We had breakfasted in an air-conditioned dining room where bacon and eggs was the Cinderella of the menu.

Then we started to find a church, which was no easy matter. There were no residents to question in the hotel at 10am, since most of them had just gone to bed; and the staff, while eager to help, were blandly ignorant. Yes, there was a church somewhere near 79th Street causeway, but it was Christian Scientist or something. Would that do? In the end we located a Community Church three miles off, with an administration similar to that of the Congregationalists and a service in our own Church of Scotland tradition. There were no ten-cent taxis available, and walking in a temperature of 90 degrees in the shade was out of the question, so we boarded a small electric bus – “White passengers seat from front; coloured passengers from rear – State Law”. We drove down quiet avenues, fringed by palms and cocoanut trees, lined by chain stores and villas, luxury shops and skyscraper hotels; across a mile-long causeway, with sunlight dazzling the lake waters and Miami City’s skyline shimmering in the heat. At last, near the intersection of Washington Avenue and Lincoln Avenue, we found our church.

It was a tall building of moderate size, cream-coloured in rough cast outside and smooth stone within; the roof and gabling were of new wood (Florida pine looks eternally new) and at the end of the long aisle were the choir stalls, fronted by a pulpit and lectern. There were about three hundred present when the service started at precisely eleven o’clock – British tradition combined with American punctuality. There was no organ (I have never seen one in an American church), but a grand piano, superbly handled by a US Army private. The choir processed from the main door, white robed except for three men in uniform, and the congregation stood to join in “The Church’s One Foundation.” As the choir reached their places, the minister appeared from a side door – a Doctor of Divinity in shirt sleeves, white duck trousers, and a bright blue tie. We repeated Psalm 91with him and sat down for the anthem: the choir was cooled by a huge rotating fan, the congregation by individual hand ones, each inscribed “Courtesy of W.J. Tilbrich, Funeral Director, Serving Greater Miami.”

These fluttered busily throughout the service, except during prayer, and would have been a sad worry to any preacher used to the deep stillness of a Scottish church.

The prayers were spontaneous and simple, and we sang ‘Dear Lord and Father of Mankind’ as a prayer of intercession. The sermon was an exposition of the psalm we had read, of its verses and its dominant themes. Its motif, said the preacher, was the faithfulness of God – if we could believe in that as the psalmist had believed, all worry, all fear would disappear from us. To believe required hard thinking and an effort of will, but there was no possible alternative to us as Christians to-day. There was nothing rare in what he had to say and little new in the way he said it, but if he never rose to the heights, at least he never lost himself and his congregation in the clouds. It was a reminder of the sine qua non of the Christian Hope, of the fundamentals of our faith, and of the particular relevance of the Old Testament to nineteen hundred and forty-two.

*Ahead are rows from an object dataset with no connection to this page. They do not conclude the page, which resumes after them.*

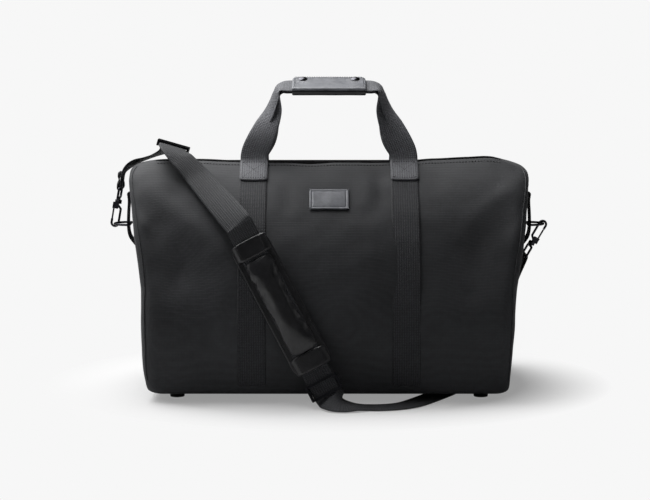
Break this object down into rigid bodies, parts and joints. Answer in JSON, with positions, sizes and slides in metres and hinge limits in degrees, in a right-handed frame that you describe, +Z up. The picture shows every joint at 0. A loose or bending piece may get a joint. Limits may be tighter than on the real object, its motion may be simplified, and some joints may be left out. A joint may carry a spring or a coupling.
{
  "type": "weekender bag",
  "caption": "Soft nylon travel bag with sewn web handles in a snap-over grip, a top zip, and a padded shoulder strap on swivel hooks.",
  "frame": {"origin": "on the floor under the middle of the bag, in the plane of its four feet", "axes": "+X along the bag's length to the viewer's right, -Y out of its front, +Z up"},
  "size_m": [0.6037, 0.3602, 0.4241],
  "materials": {
    "nylon": "coated nylon, dense plain weave",
    "webbing": "woven nylon webbing",
    "leather": "smooth black leather",
    "dark_metal": "gunmetal plating",
    "black_metal": "black plated zinc",
    "foot_rubber": "moulded rubber",
    "board": "stiff plastic sheet",
    "lining": "thin polyester lining and zip tape"
  },
  "bodies": {
    "root": {"back_band_left": "webbing", "back_band_right": "webbing", "back_panel": "nylon", "badge_patch": "leather", "base_board": "board", "base_panel": "nylon", "feet": "foot_rubber", "foot_rivets": "dark_metal", "front_band_left": "webbing", "front_band_right": "webbing", "front_panel": "nylon", "inner_pocket": "lining", "left_end_web": "webbing", "left_gusset": "nylon", "left_strap_eye": "black_metal", "left_zip_tab": "webbing", "right_end_web": "webbing", "right_gusset": "nylon", "right_strap_eye": "black_metal", "right_zip_tab": "webbing", "shoulder_strap": "webbing", "zip_back_flange": "lining", "zip_end_chain": "dark_metal", "zip_front_flange": "lining"},
    "handles": {"front_handle_web": "webbing", "back_handle_web": "webbing", "grip_wrap": "leather", "snap_studs": "dark_metal", "front_left_leg": "webbing", "front_right_leg": "webbing", "back_left_leg": "webbing", "back_right_leg": "webbing"},
    "grip_flap": {"grip_flap": "leather", "snap_caps": "dark_metal"},
    "zip_front": {"zip_front_tape": "lining", "zip_front_teeth": "dark_metal"},
    "zip_back": {"zip_back_tape": "lining", "zip_back_teeth": "dark_metal"},
    "zip_slider": {"zip_slider": "dark_metal"},
    "zip_pull": {"zip_pull": "dark_metal"},
    "right_ring": {"right_ring": "black_metal"},
    "left_ring": {"left_ring": "black_metal"},
    "right_claw": {"right_claw": "black_metal"},
    "left_claw": {"left_claw": "black_metal"},
    "right_gate": {"right_gate": "black_metal"},
    "left_gate": {"left_gate": "black_metal"},
    "shoulder_pad": {"shoulder_pad_base": "lining", "shoulder_pad_cover": "leather"},
    "lower_adjuster": {"lower_adjuster": "black_metal"},
    "upper_adjuster": {"upper_adjuster": "black_metal"}
  },
  "joints": [
    {"name": "handles_lean", "type": "hinge", "parent": "root", "child": "handles", "pos_m": [0, 0, 0.313], "axis": [1, 0, 0], "range_deg": [-12, 12], "stiffness_Nm_per_rad": 0.6, "deforming": ["front_left_leg", "front_right_leg", "back_left_leg", "back_right_leg"]},
    {"name": "grip_flap_open", "type": "hinge", "parent": "handles", "child": "grip_flap", "pos_m": [0, -0.02192, 0.40883], "axis": [1, 0, 0], "range_deg": [0, 150]},
    {"name": "zip_front_open", "type": "hinge", "parent": "root", "child": "zip_front", "pos_m": [0, -0.01215, 0.303], "axis": [1, 0, 0], "range_deg": [0, 85]},
    {"name": "zip_back_open", "type": "hinge", "parent": "root", "child": "zip_back", "pos_m": [0, 0.01215, 0.303], "axis": [-1, 0, 0], "range_deg": [0, 85]},
    {"name": "zip_slide", "type": "slide", "parent": "root", "child": "zip_slider", "axis": [-1, 0, 0], "range_m": [0, 0.417]},
    {"name": "zip_pull_lift", "type": "hinge", "parent": "zip_slider", "child": "zip_pull", "pos_m": [0.221, 0, 0.3075], "axis": [0, 1, 0], "range_deg": [0, 150]},
    {"name": "right_ring_tilt", "type": "hinge", "parent": "root", "child": "right_ring", "pos_m": [0.2739, 0, 0.222], "axis": [0, 1, 0], "range_deg": [0, 6]},
    {"name": "left_ring_tilt", "type": "hinge", "parent": "root", "child": "left_ring", "pos_m": [-0.2739, 0, 0.222], "axis": [0, 1, 0], "range_deg": [0, 6]},
    {"name": "right_claw_swivel", "type": "hinge", "parent": "root", "child": "right_claw", "pos_m": [0.28165, 0, 0.19732], "axis": [0.5, 0, 0.866], "range_deg": [-20, 20]},
    {"name": "left_claw_swivel", "type": "hinge", "parent": "root", "child": "left_claw", "pos_m": [-0.29095, 0, 0.25007], "axis": [-0.1736, 0, -0.9848], "range_deg": [-20, 20]},
    {"name": "right_gate_press", "type": "hinge", "parent": "right_claw", "child": "right_gate", "pos_m": [0.28856, 0, 0.19968], "axis": [0, -1, 0], "range_deg": [0, 18], "stiffness_Nm_per_rad": 0.02},
    {"name": "left_gate_press", "type": "hinge", "parent": "left_claw", "child": "left_gate", "pos_m": [-0.29663, 0, 0.24548], "axis": [0, -1, 0], "range_deg": [0, 18], "stiffness_Nm_per_rad": 0.02},
    {"name": "pad_slide", "type": "slide", "parent": "root", "child": "shoulder_pad", "axis": [0.4663, -0.1808, -0.866], "range_m": [-0.008, 0.008]},
    {"name": "lower_adjuster_slide", "type": "slide", "parent": "root", "child": "lower_adjuster", "axis": [0.4663, -0.1808, -0.866], "range_m": [-0.004, 0]},
    {"name": "upper_adjuster_slide", "type": "slide", "parent": "root", "child": "upper_adjuster", "axis": [0, -1, 0], "range_m": [-0.004, 0.004]}
  ]
}
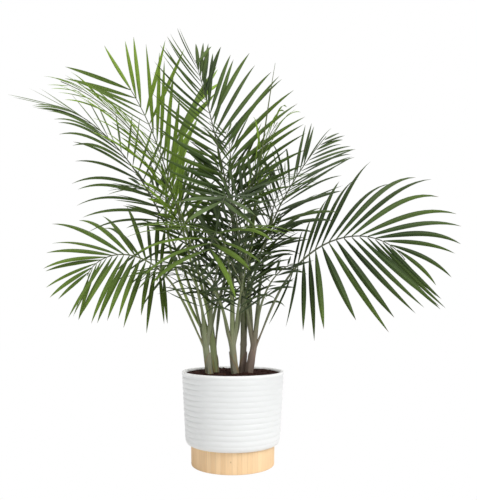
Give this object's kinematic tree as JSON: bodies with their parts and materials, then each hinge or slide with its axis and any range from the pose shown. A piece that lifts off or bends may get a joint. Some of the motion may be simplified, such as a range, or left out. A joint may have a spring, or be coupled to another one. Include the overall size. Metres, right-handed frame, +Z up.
{
  "type": "potted majesty palm",
  "caption": "Young majesty palm with arching feather fronds in a ribbed white round planter on a pale wooden foot.",
  "frame": {"origin": "centre of the wooden base's underside", "axes": "+Z up along the planter's axis; -Y towards the side the plant is seen from; +X to the right seen from there"},
  "size_m": [1.1447, 0.7342, 1.1888],
  "materials": {
    "planter_shell": "satin",
    "pale_wood": "matte",
    "soil": "matte",
    "stem_sheath": "matte",
    "leaf": "satin",
    "young_leaf": "satin"
  },
  "bodies": {
    "root": {"frond_back": "leaf", "frond_back_left": "leaf", "frond_back_low": "leaf", "frond_back_right": "leaf", "frond_far_left": "leaf", "frond_front": "leaf", "frond_front_high": "leaf", "frond_front_low": "leaf", "frond_inner_left": "leaf", "frond_inner_right": "leaf", "frond_left_arch": "leaf", "frond_low_left": "leaf", "frond_low_right": "leaf", "frond_nest_back": "leaf", "frond_nest_front": "leaf", "frond_nest_left": "leaf", "frond_nest_middle": "leaf", "frond_nest_right": "leaf", "frond_right": "leaf", "frond_right_arch": "leaf", "frond_top": "leaf", "frond_top_left": "leaf", "frond_young_left": "young_leaf", "frond_young_right": "young_leaf", "frond_young_top": "young_leaf", "planter_body": "planter_shell", "soil": "soil", "spear_leaf": "young_leaf", "stem_left_back": "stem_sheath", "stem_left_front": "stem_sheath", "stem_middle": "stem_sheath", "stem_right_back": "stem_sheath", "stem_right_front": "stem_sheath", "wooden_base": "pale_wood"}
  },
  "joints": []
}
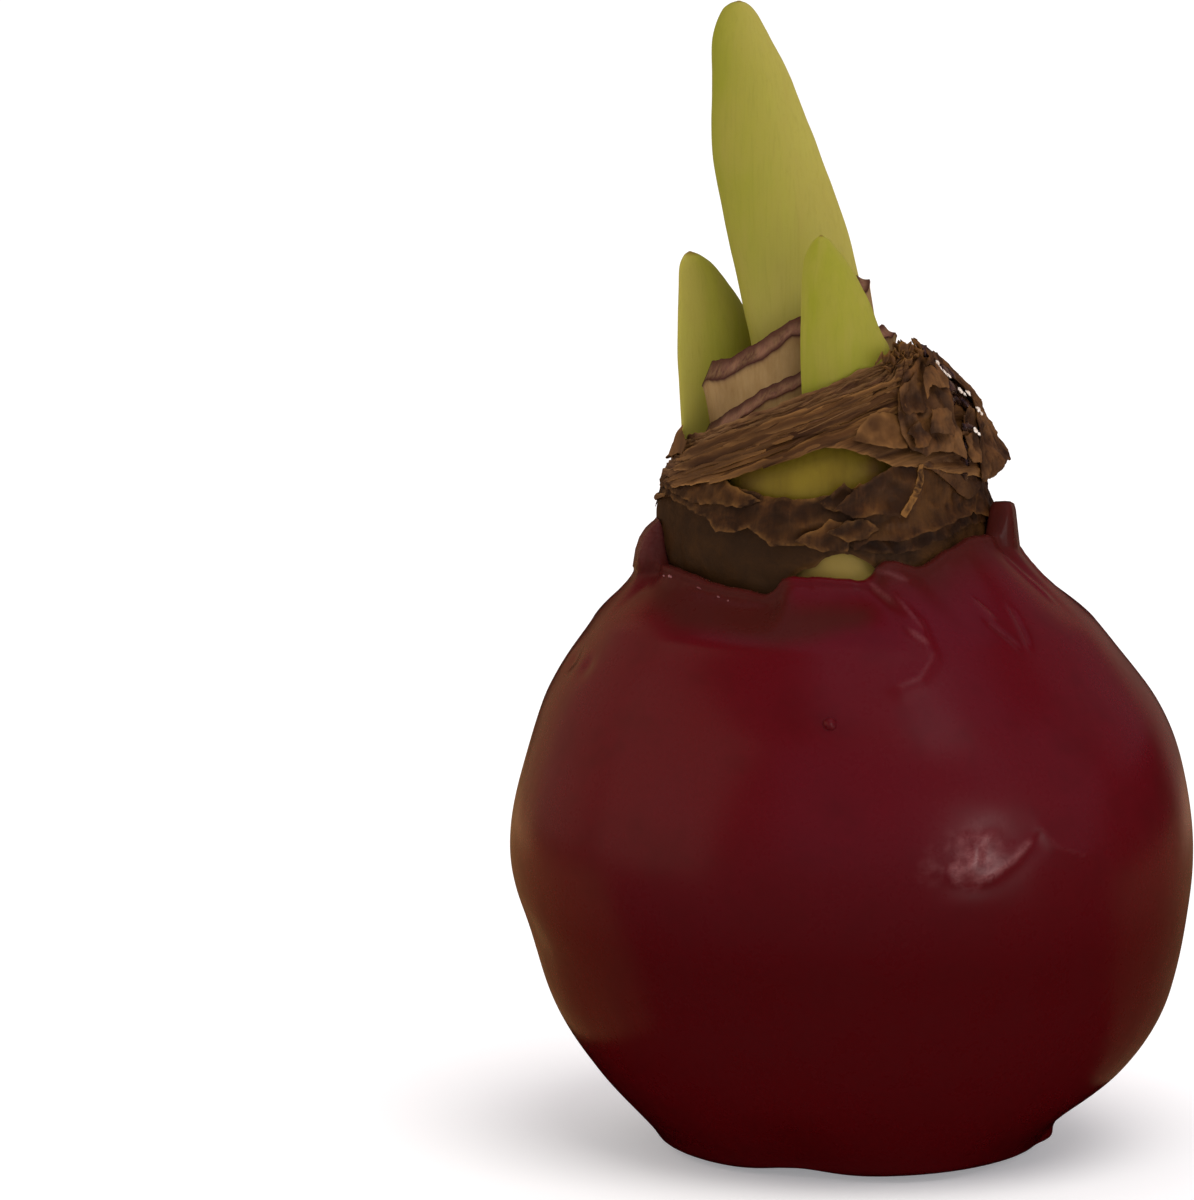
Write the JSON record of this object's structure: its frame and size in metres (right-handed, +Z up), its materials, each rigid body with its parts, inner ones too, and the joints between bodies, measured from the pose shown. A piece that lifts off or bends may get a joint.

When he finished, there was a short prayer of re-dedication, during which the piano commenced quietly a series of arpeggios which continued until the minister had left his place and passed down the aisle to the main door; there, from the rear of the congregation, the benediction was promised.

Everyone spoke to us afterwards. We were from Scotland. Did we know Robert Murdoch who lived in Inverness? No, we replied gravelly, we did not know Robert Murdoch. Eventually we escaped the deluge of invitations to lunch and walked off slowly down Lincoln Avenue, carrying the echoes of familiar tunes in our heads, thinking of the lowlands, and the highlands, and the unforgotten islands; of the meadows of England shining after rain; of what Sunday morning meant in the perfect quiet of the Scottish countryside, or amid the grey dignity of Glasgow and Edinburgh. We had recovered the things we had loved long since and lost awhile. We had been refreshed more than we knew.